Except that you do not know why the arithmetic turned out wrong - it could be the result of memory corruption.


@safe D code should be enough to avoid memory corruption. So in @safe D code
AssertError is not memory corruption. Being able to do some logging and
gracefull teardown in this case would be awesome. I mean an OPTION to do so.

You do have the option of catching assert errors in D, but such cannot be represented as a correct or robust way of doing things.

Wrong values don't always corrupt "the whole program" state.

Right, but since you cannot know how those values got corrupt, you cannot know that the rest of the program is in a valid state. In fact, you reliably know nothing about the state of a program after an assert fail.

It's too conservative point of view. It is a reasonable DEFAULT, not a rule.

It's a rule. Break it at your peril :-) I am not going to pretend that it is a reasonable thing to do to try and keep running the program.
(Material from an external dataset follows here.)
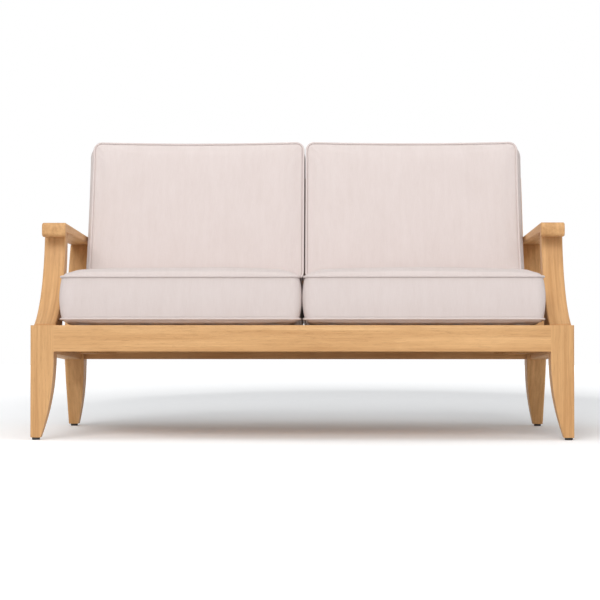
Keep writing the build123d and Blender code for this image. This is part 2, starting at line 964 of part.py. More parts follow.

(just look at all these PHP websites, I'd love them to crash on critical errors
yet they still crawl after cascade failures with their DBs, LOL)

Other people writing crappy, unreliable software is no excuse for us.


BTW OutOfMemory is not an Error. To me it's like can't open file. Yeah, it could
be critical if your app depends on this articular file but not in general.

OOM is a special case. I agree that that isn't a corruption error. But I've almost never seen a program that could recover from OOM, even if it was designed to. (For one reason, the recovery logic for such is almost never tested, and so when it is tripped, it fails.)


I don't agree that OutOfMemory is critical:
--> make it an exception ?

The reason it is made non-recoverable is so that pure functions can do something useful.